MATERIAL:
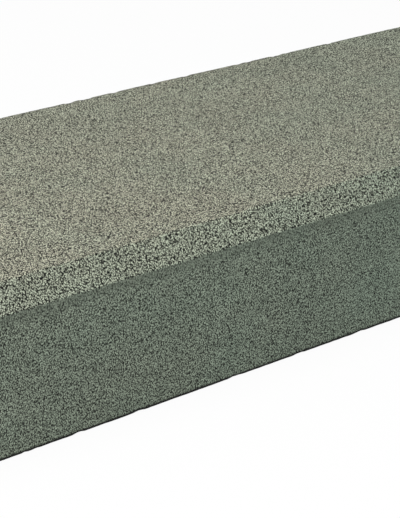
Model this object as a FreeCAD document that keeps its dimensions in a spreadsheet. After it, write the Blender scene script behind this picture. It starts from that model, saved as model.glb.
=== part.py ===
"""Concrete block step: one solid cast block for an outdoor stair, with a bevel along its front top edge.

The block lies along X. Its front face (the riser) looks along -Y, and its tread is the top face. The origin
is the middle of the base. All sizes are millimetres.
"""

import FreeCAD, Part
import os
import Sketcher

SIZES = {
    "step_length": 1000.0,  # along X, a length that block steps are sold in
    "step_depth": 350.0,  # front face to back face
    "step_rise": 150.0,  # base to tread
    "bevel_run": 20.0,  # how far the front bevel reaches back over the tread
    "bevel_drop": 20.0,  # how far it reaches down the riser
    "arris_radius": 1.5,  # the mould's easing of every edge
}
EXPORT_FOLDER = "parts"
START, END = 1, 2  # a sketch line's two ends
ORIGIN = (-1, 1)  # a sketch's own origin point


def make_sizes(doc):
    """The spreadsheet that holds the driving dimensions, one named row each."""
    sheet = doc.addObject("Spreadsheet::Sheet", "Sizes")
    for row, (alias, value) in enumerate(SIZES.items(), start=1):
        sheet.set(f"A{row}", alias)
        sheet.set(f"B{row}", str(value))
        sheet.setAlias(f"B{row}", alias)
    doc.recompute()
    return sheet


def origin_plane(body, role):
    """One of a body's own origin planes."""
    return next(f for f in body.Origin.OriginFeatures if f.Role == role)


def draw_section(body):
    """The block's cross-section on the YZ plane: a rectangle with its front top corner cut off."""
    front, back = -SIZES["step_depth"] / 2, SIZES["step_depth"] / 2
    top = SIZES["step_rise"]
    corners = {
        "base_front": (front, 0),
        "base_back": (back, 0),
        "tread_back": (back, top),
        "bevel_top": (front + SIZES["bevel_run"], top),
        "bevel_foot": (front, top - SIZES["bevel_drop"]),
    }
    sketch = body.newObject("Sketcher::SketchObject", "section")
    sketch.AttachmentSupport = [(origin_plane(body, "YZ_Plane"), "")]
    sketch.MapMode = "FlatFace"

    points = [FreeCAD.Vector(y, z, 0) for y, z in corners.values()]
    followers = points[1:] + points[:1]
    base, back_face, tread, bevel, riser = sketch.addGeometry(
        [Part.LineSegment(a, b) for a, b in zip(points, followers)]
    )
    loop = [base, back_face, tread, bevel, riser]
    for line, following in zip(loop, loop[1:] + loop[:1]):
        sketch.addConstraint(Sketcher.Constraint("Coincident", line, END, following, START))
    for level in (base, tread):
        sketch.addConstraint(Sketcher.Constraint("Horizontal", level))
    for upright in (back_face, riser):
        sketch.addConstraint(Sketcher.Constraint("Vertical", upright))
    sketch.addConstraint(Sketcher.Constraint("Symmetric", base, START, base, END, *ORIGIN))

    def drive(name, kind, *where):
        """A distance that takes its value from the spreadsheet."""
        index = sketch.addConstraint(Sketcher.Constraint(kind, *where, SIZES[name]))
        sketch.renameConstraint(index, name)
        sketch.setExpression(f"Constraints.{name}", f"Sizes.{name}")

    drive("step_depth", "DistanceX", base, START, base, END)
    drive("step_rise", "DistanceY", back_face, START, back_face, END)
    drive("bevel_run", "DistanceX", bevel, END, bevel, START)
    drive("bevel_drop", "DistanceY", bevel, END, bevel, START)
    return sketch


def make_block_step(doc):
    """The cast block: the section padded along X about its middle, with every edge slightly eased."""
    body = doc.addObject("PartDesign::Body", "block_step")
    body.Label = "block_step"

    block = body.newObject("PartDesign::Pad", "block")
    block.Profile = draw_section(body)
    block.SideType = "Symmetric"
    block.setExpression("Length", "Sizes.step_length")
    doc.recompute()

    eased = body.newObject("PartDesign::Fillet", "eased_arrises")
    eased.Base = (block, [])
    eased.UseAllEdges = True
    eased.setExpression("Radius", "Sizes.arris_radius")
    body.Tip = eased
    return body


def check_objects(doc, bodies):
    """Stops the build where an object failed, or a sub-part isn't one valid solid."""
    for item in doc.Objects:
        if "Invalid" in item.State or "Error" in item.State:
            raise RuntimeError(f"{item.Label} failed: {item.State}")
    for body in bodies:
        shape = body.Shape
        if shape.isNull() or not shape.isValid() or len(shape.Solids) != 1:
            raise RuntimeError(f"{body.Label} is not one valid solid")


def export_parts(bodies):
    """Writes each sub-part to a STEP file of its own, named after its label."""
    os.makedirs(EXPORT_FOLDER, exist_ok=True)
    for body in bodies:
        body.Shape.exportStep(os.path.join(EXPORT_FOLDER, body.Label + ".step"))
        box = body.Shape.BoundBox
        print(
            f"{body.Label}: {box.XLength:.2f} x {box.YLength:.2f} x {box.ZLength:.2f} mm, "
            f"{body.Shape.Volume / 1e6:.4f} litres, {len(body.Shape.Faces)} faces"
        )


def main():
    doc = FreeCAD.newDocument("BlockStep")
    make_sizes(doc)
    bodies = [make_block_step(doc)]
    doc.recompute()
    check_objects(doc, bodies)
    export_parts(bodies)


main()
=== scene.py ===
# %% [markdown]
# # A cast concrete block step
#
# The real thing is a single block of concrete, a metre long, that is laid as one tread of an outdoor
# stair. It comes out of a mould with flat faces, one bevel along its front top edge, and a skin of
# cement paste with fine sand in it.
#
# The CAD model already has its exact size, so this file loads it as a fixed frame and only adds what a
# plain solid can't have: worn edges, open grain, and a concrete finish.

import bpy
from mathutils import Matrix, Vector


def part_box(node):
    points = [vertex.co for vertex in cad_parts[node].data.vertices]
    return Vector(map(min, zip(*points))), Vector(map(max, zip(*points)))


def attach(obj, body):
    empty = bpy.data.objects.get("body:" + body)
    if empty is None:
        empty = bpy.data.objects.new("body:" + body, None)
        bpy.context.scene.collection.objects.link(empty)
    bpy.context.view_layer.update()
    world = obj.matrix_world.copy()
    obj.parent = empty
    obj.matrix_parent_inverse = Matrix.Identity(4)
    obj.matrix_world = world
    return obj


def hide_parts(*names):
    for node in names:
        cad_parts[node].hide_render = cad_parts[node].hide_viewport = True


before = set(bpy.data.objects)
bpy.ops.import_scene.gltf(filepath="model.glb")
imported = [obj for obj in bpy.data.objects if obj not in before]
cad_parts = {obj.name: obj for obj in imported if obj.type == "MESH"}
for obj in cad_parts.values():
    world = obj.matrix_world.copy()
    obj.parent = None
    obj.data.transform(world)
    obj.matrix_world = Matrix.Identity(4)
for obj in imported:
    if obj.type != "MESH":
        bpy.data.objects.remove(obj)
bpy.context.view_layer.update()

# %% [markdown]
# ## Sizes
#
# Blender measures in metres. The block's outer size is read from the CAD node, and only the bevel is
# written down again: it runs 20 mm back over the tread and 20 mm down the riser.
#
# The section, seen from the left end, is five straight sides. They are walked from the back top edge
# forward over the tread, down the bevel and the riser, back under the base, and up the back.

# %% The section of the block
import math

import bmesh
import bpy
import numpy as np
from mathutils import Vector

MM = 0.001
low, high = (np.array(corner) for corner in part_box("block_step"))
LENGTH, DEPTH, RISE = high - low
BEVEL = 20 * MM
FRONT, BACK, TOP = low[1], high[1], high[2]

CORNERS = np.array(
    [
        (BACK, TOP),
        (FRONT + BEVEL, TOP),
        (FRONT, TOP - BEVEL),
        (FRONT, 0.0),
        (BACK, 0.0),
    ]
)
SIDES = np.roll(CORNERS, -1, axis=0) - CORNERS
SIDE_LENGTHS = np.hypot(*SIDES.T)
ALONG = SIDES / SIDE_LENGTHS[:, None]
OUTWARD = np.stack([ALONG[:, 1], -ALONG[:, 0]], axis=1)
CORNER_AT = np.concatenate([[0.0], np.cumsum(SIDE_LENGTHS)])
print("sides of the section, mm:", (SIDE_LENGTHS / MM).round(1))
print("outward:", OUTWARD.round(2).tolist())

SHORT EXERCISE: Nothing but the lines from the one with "bodies = [make_block_step(doc)]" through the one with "from mathutils import Matrix, Vector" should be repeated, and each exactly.

COMPLETE OUTPUT:
    bodies = [make_block_step(doc)]
    doc.recompute()
    check_objects(doc, bodies)
    export_parts(bodies)


main()
=== scene.py ===
# %% [markdown]
# # A cast concrete block step
#
# The real thing is a single block of concrete, a metre long, that is laid as one tread of an outdoor
# stair. It comes out of a mould with flat faces, one bevel along its front top edge, and a skin of
# cement paste with fine sand in it.
#
# The CAD model already has its exact size, so this file loads it as a fixed frame and only adds what a
# plain solid can't have: worn edges, open grain, and a concrete finish.

import bpy
from mathutils import Matrix, Vector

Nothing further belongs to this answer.